Amiúde, protestamos, até sob
risco de prisão e de outros tipos de repressão, contra a extinção
de algumas espécies, seriamente ameaçadas de desaparecer da face da
Terra. Estão, neste caso, várias famílias de baleias, o tigre
asiático, o elefante africano e muitos e muitos outros seres vivos,
em virtude da ação predatória do homem. É errada essa atitude?
Claro que não! Quem age assim defende, sobretudo, a vida.
Mas das várias espécies
ameaçadas, nenhuma corre maior risco de extinção do que a humana.
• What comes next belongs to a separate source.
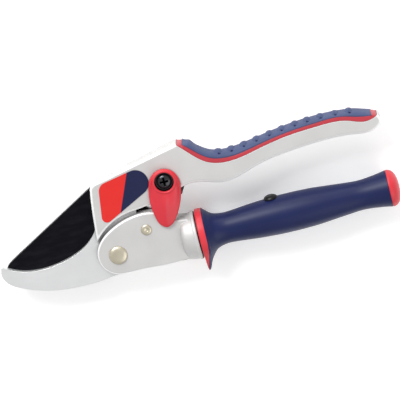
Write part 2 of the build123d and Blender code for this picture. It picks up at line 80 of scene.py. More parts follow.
# ---- Material helpers ----
class Shader:
    """A Principled material whose nodes are added one after another."""

    def __init__(self, name, metallic=0.0, **sockets):
        self.material = bpy.data.materials.new(name)
        self.material.use_nodes = True
        self.tree = self.material.node_tree
        self.body = self.tree.nodes["Principled BSDF"]
        self.body.inputs["Metallic"].default_value = metallic
        for socket, value in sockets.items():
            self.body.inputs[socket.replace("_", " ")].default_value = value
        self.place = self.tree.nodes.new("ShaderNodeTexCoord").outputs["Object"]

    def node(self, kind, links=None, **settings):
        made = self.tree.nodes.new(kind)
        for key, value in settings.items():
            setattr(made, key, value)
        for socket, source in (links or {}).items():
            if isinstance(source, bpy.types.NodeSocket):
                self.tree.links.new(source, made.inputs[socket])
            else:
                made.inputs[socket].default_value = source
        return made

    def stretch(self, scale):
        return self.node("ShaderNodeMapping", {"Vector": self.place, "Scale": scale}).outputs["Vector"]

    def noise(self, size_mm, detail=3.0, roughness=0.5, stretch=None):
        """Noise whose features are about size_mm across."""
        where = self.stretch(stretch) if stretch else self.place
        links = {"Vector": where, "Scale": 1.0 / (size_mm * MM), "Detail": detail, "Roughness": roughness}
        return self.node("ShaderNodeTexNoise", links).outputs["Fac"]

    def combine(self, operation, first, *second):
        """One or two values put through a sum of the given kind."""
        links = dict(enumerate((first,) + second))
        return self.node("ShaderNodeMath", links, operation=operation).outputs["Value"]

    def remap(self, value, low, high, out_low, out_high):
        links = {"Value": value, "From Min": low, "From Max": high, "To Min": out_low, "To Max": out_high}
        return self.node("ShaderNodeMapRange", links).outputs["Result"]

    def mix(self, factor, first, second):
        made = self.node("ShaderNodeMix", data_type="RGBA")
        for socket, source in ((0, factor), (6, first), (7, second)):
            if isinstance(source, bpy.types.NodeSocket):
                self.tree.links.new(source, made.inputs[socket])
            else:
                made.inputs[socket].default_value = source
        return made.outputs[2]

    def edges(self, radius_mm, low=0.02, high=0.25):
        """Mask that is 1 on convex and concave edges narrower than the radius."""
        soft = self.node("ShaderNodeBevel", {"Radius": radius_mm * MM}, samples=6).outputs["Normal"]
        hard = self.node("ShaderNodeNewGeometry").outputs["Normal"]
        turn = self.node("ShaderNodeVectorMath", {0: soft, 1: hard}, operation="DOT_PRODUCT").outputs["Value"]
        return self.remap(turn, 1.0 - low, 1.0 - high, 0.0, 1.0)

    def bump(self, height, distance_mm, strength=1.0, under=None):
        links = {"Height": height, "Distance": distance_mm * MM, "Strength": strength}
        if under is not None:
            links["Normal"] = under
        return self.node("ShaderNodeBump", links).outputs["Normal"]

    def rounded(self):
        """Mask that is 1 where a surface turns from a flat face into a side wall."""
        turn = self.tree.nodes.new("ShaderNodeTexCoord").outputs["Normal"]
        tilt = self.node("ShaderNodeSeparateXYZ", {"Vector": turn}).outputs["Z"]
        size = self.combine("ABSOLUTE", tilt)
        rise = self.remap(size, 0.08, 0.35, 0.0, 1.0)
        fall = self.remap(size, 0.85, 0.985, 1.0, 0.0)
        return self.combine("MULTIPLY", rise, fall)

    def crease_shade(self, reach_mm, low=0.25, high=0.8):
        """Mask that is 1 deep in corners and slots, where painted shade goes."""
        node = self.node("ShaderNodeAmbientOcclusion", {"Distance": reach_mm * MM}, samples=8)
        open_sky = node.outputs["AO"]
        return self.remap(open_sky, low, high, 1.0, 0.0)

    def soften(self, radius_mm):
        return self.node("ShaderNodeBevel", {"Radius": radius_mm * MM}, samples=6).outputs["Normal"]

    def done(self, colour=None, roughness=None, normal=None):
        for socket, source in (("Base Color", colour), ("Roughness", roughness), ("Normal", normal)):
            if source is not None:
                self.tree.links.new(source, self.body.inputs[socket])
        return self.material


def casting_material():
    """Blasted and clear-lacquered aluminium. Its edges are lighter, partly rubbed wear and partly painted
    highlight; a painted highlight runs along each rounded rim where a flat face turns into a side wall, though not
    on the round collar; corners and slots carry painted shade.
    """
    s = Shader("cast_aluminium", metallic=0.35)
    cloud = s.noise(14, detail=2)
    grain = s.noise(0.35, detail=4, roughness=0.7)
    tone = s.mix(s.remap(cloud, 0.3, 0.7, 0.0, 1.0), (0.53, 0.525, 0.52, 1), (0.57, 0.565, 0.56, 1))
    # Lighter edges: partly rubbed wear, partly painted highlight.
    colour = s.mix(s.edges(0.8), tone, (0.84, 0.845, 0.85, 1))
    place = s.node("ShaderNodeSeparateXYZ", {"Vector": s.place}).outputs
    before_collar = s.remap(place["X"], (COLLAR_FROM - 1) * MM, (COLLAR_FROM + 1) * MM, 1.0, 0.0)
    above_collar = s.remap(place["Y"], (COLLAR_TOP - 1) * MM, (COLLAR_TOP + 1) * MM, 0.0, 1.0)
    flat_part = s.combine("MAXIMUM", before_collar, above_collar)
    # Painted highlight where flat faces round into side walls, kept off the collar and neck.
    rim_highlight = s.combine("MULTIPLY", s.rounded(), flat_part)
    colour = s.mix(rim_highlight, colour, (0.90, 0.90, 0.90, 1))
    # Painted shade in corners and slots.
    colour = s.mix(s.crease_shade(2.0, 0.2, 0.65), colour, (0.06, 0.06, 0.062, 1))
    rough = s.remap(s.noise(2.2), 0.3, 0.7, 0.46, 0.56)
    return s.done(colour, rough, s.bump(grain, 0.03, 0.5, s.soften(0.35)))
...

Os indícios estão aí para qualquer um ver e ninguém toma qualquer
providência concreta para deter e evitar a deterioração do meio
ambiente. Ademais, o preconceito, um dos piores, se não o pior
veneno social, leva multidões a discriminarem povos inteiros,
achando que seu desaparecimento não faria falta a ninguém.
Equivocam-se os que pensam assim (que são muitíssimos, embora
jamais admitam).
A antropóloga Margaret Mead
fez a seguinte advertência a respeito desse comportamento
preconceituoso, absurdo e doentio, e no entanto tão comum: “Se não
formos capazes de defender todas as pessoas, não seremos capazes de
defender nada. É como na discussão sobre a triagem – o processo
de seleção dos feridos de guerra que devem ou não ser abandonados.
Se dizemos ‘nada podemos fazer pelos índios, eles que morram de
fome’, acabaremos dizendo ‘nada podemos fazer pelas pessoas de
Massachusetts ou da Califórnia’. O que um país faz com a parcela
menos importante de sua população, ele acabará fazendo um dia com
toda sua população”.
Corremos ou não corremos,
portanto, riscos, infelizmente iminentes, de extinção? Qual espécie
exige mais atenção para assegurar a sobrevivência? A resposta,
paciente leitor, tem que brotar apenas do seu coração, mas com o
indispensável auxílio da inteligência, claro.